Asymmetric threats are not just limited to terrorist activity and those nations which support it. It is also found in those nations which are developing ever more sophisticated ballistic missiles and even the ultimate weapon, the nuclear bomb.

But the asymmetric threat that I wish to discuss today is Iran's ballistic missile program. Though the President argues the Iranians are a decade away from deploying an intercontinental ballistic missile, this was not what our military experts were telling us just a few months ago. Specifically, the Air Force's National Air and Space Intelligence Center published an unclassified version of its Ballistic and Cruise Missile Threat report in April 2009--just 5 months ago--that ``Iran has an ambitious ballistic missile and space launch development programs and, with sufficient foreign assistance, Iran could develop and test an Intercontinental Ballistic Missile capable of reaching the United States by 2015.''

The report goes on to say ``in late 2008 and early 2009 it launched the Safir, a multi-stage space launch vehicle, that can serve as a test bed for long-range ballistic missile technologies. The [Iranian] 2009 test successfully placed a satellite in orbit.''

These conclusions are supported by the testimony of General Craddock, who while still Commander of U.S. European Command stated this March that ``Iran already possesses ballistic missiles that can reach parts of Europe and is developing missiles that can reach most of Europe ..... By 2015 Iran may also deploy an Intercontinental Ballistic Missile capable of reaching all of Europe and parts of the U.S.''

These are serious assessments and no doubt the President has good reason to believe the threat has changed and therefore made the decision to drop plans to deploy our ground-based midcourse interceptor, called GBI, to Europe. However, I am also mindful of the point the distinguished Senator from Connecticut made when he introduced his amendment. He astutely reminded the Senate that in 1998 the North Koreans tested their long range Taepodong missile just 7 days after our intelligence community concluded that North Korea was 3 years away from having that capability.

Which brings us back to the question: should we have a plan B?

We did until 2 weeks ago.

That plan B was to deploy a European-based GBI system to intercept intercontinental ballistic missiles fired from the Middle East at the United States and our European allies. According to the Bush administration this system was scheduled to be completed by 2013--2 years before our intelligence estimates, until recently, believed Iran would have an intercontinental ballistic missile.

However, under the new strategy, which relies on the continued development of the SM-3 missile, we and our allies must wait until 2018 to have a similar capability as planned by the previous administration and offered by the GBI in 2013. We also must remember the 2018 SM-3 deployment date can only be reached if everything goes according to plan--an all too rare occurrence in modern weapons development.
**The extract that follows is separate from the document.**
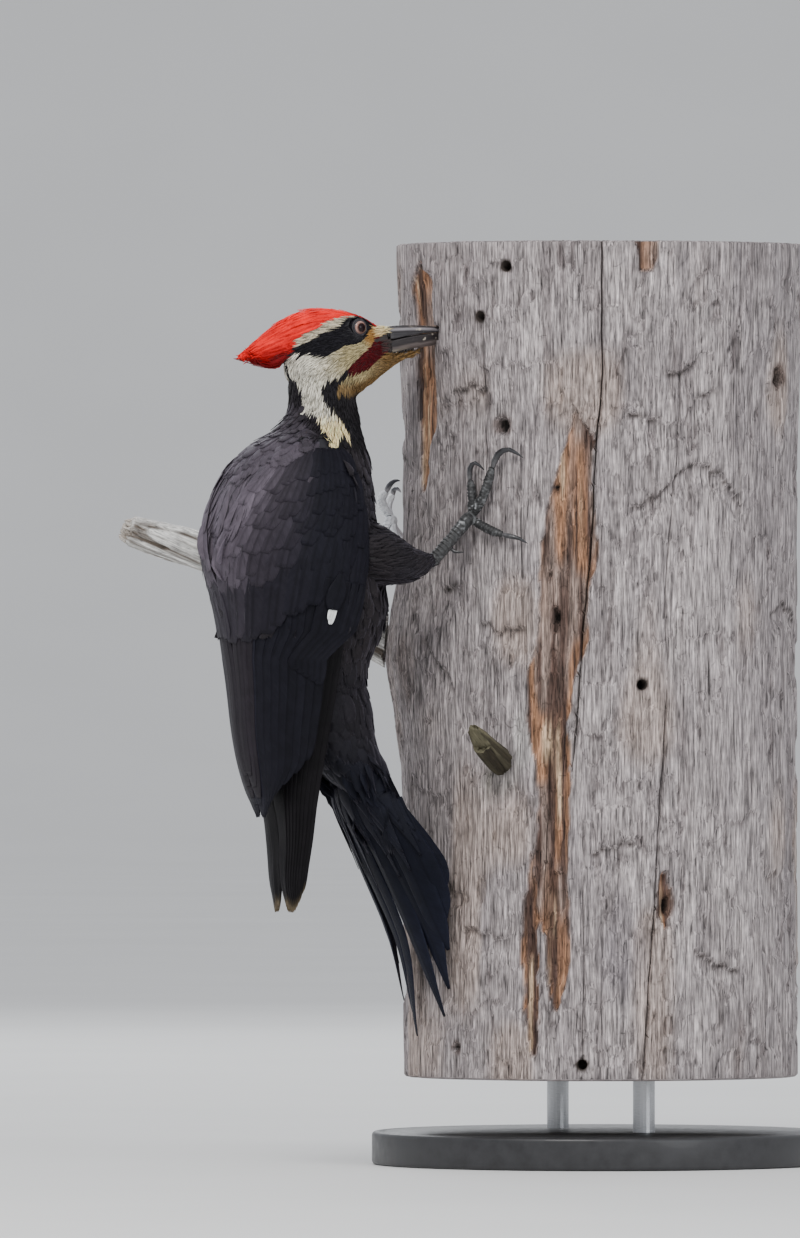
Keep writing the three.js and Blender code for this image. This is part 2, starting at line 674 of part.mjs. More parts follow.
function addLeg(label, side, thighRows, shankRows, toes, claws) {
  const bark = makeLog(GAP);
  const thigh = biggest(cut(sweep(thighRows, 14, 8), wholeWing(side, GAP)));
  show(`thigh_${label}`, thigh, plumage);
  const shank = cut(sweep(shankRows, 10, 6), [sweep(thighRows, 14, 8, GAP), bark]);
  show(`shank_${label}`, biggest(shank), legSkin);
  const taken = [sweep(shankRows, 10, 6, GAP), bark];
  for (const name of Object.keys(toes)) {
    const toe = biggest(cut(digit(toes[name], 8, 5), taken));
    show(`toe_${label}_${name}`, toe, legSkin);
    taken.push(digit(toes[name], 8, 5, GAP));
  }
  for (const name of Object.keys(claws)) {
    const claw = biggest(cut(digit(claws[name], 6, 6), taken));
    show(`claw_${label}_${name}`, claw, clawHorn);
  }
}

addStand();
addPerch();
addBody();
addHead();
addWings();
addTail();
addLeg('right', RIGHT, RIGHT_THIGH, RIGHT_SHANK, RIGHT_TOES, RIGHT_CLAWS);
addLeg('left', LEFT, LEFT_THIGH, LEFT_SHANK, LEFT_TOES, LEFT_CLAWS);

export default group;
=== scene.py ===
"""Male pileated woodpecker on a cut length of dead trunk: skin, plumage, bill, feet, wood and stand."""
import json
import math

import bmesh
import bpy
import numpy as np
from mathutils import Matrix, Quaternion, Vector
from mathutils.bvhtree import BVHTree

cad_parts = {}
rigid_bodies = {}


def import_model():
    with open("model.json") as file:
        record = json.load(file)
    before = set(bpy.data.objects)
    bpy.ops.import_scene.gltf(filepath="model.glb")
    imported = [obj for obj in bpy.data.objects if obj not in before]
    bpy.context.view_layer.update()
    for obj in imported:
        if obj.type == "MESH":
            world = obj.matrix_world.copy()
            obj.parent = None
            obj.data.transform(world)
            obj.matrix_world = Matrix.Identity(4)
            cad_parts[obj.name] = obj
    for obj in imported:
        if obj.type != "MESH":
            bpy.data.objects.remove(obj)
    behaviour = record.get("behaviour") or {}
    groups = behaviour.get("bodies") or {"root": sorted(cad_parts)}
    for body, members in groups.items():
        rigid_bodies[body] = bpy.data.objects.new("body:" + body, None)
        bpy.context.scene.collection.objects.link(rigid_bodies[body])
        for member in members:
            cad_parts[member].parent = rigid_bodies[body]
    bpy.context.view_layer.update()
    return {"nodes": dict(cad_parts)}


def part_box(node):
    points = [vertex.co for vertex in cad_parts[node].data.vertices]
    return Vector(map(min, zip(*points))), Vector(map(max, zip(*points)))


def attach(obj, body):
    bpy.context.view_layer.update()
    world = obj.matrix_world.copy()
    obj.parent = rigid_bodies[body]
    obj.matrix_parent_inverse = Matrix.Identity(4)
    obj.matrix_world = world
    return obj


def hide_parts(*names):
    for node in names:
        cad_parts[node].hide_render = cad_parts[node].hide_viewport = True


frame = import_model()
MM = 0.001
DOUBLES_GAP = 1e-6
# Sign of Y on each side
SIDES = {"left": 1, "right": -1}
TOE_RANKS = ("outer", "inner", "lower", "hind")

# Node groups
TOES = [f"toe_{side}_{toe}" for side in SIDES for toe in TOE_RANKS]
CLAWS = [name.replace("toe", "claw") for name in TOES]
SHANKS = ["shank_left", "shank_right"]
THIGHS = ["thigh_left", "thigh_right"]
WING_ARMS = ["wing_left_coverts", "wing_right_coverts"]
FLESH = ["head", "crest", "neck", "torso"] + WING_ARMS + THIGHS + SHANKS + TOES

# Skin: voxel size, how far copies grow so that they meet, and the depth of the coat over each part
SKIN_VOXEL = 1.05 * MM
MEETING_GROWTH = 0.28 * MM
COAT_DEPTH = {"head": 1.2, "crest": 2.2, "neck": 1.9, "torso": 3.0, "wing": 1.5, "thigh": 1.8}
# How deep the skin lies round the eye, how much deeper at the wings' tops, and its clearance elsewhere
EYE_SKIN_DEPTH = 0.7
WING_TOP_SINK = 3.2
SKIN_CLEARANCE = 0.25

# Colours, linear
BLACK = (0.0125, 0.0115, 0.0150)
BROWN_BLACK = (0.024, 0.019, 0.0195)
# The violet black below and BACK_SHINE are painted sheen: lighter blacks that stand in for the sheen on the
# back, cape, wing coverts and tertials
PAINTED_SHEEN_BLACK = (0.046, 0.0385, 0.049)
BACK_SHINE = (0.130, 0.109, 0.135)
WING_BLACK = (0.0078, 0.0076, 0.0115)
TAIL_BLACK = (0.0055, 0.0062, 0.0115)
PRIMARY_BLACK = (0.0068, 0.0060, 0.0070)
WORN_TIP = (0.26, 0.20, 0.12)
SCARLET = (1.0, 0.019, 0.018)
# Deep red: partly painted shade on the crest's hanging underside
DEEP_RED = (0.125, 0.004, 0.006)
MALAR_RED = (0.088, 0.003, 0.006)
CREAM = (0.79, 0.75, 0.64)
BUFF = (0.95, 0.80, 0.46)
LORE = (0.40, 0.20, 0.05)
CHEEK = (0.46, 0.385, 0.21)
BILL_FOOT_GREY = (0.066, 0.055, 0.052)
# Tan: the chin's own colour, and painted shade along the throat's underside
TAN = (0.22, 0.130, 0.049)
WHITE = (0.86, 0.88, 0.86)
LEG_GREY = (0.024, 0.024, 0.0245)
LEG_PALE = (0.40, 0.41, 0.42)
CLAW_ROOT = (0.085, 0.082, 0.085)
CLAW_TIP = (0.012, 0.012, 0.015)

# Head markings in the head frame, forward and up from the foot of the bill, in millimetres
RED_CROWN = [
    (3, 4.4), (-0.6, 6), (-3.1, 8.2), (-7.1, 11.2), (-11.9, 13.6), (-17.3, 14.6), (-20.9, 14.6),
    (-27.6, 13.2), (-33.9, 11.9), (-41.2, 9.6), (-45.6, 7.1), (-49.8, 3.8), (-53, 0.4), (-54.5, -3.6),
    (-57.5, -7.8), (-62, -13), (-75, -16), (-95, -8), (-60, 30), (0, 24),
]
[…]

Not much of a plan B when one remembers that Iran has received extensive outside assistance in developing their ballistic missiles. For example, the National Intelligence Center concluded the Iranian Shahab-3, which has a range of 1,200 miles is based on the North Korean No Dong missile. In addition, Anthony Cordesman and Martin Kleiber in their 2007 book titled ``Iran's Military Forces and Warfighting Capabilities'' wrote that as early as October 1997 ``Russia began training Iranian engineers on missile production for the Shahab-3.'' The authors also pointed out that allegations have been made that various Chinese companies had assisted in Shahab-3s final development.

This, of course, begs the question what other outside assistance could the Iranians receive which could speed their development of an intercontinental ballistic missile?

That is why Senator Lieberman and Senator Sessions' amendment is so important. It provides us with a plan B. It continues the deployment of a two-stage GBI. This is not a pie-in-the-sky plan. Our Nation has already deployed a three-stage GBI in Alaska and California and until 10 months ago the Department of Defense believed the two-stage system could be deployed by 2013.

Therefore, I urge my colleagues to support the Lieberman-Sessions amendment to provide funding for a plan B which could provide us with capabilities to intercept Middle East ICBMs launched against our interests and allies years before the President's plan.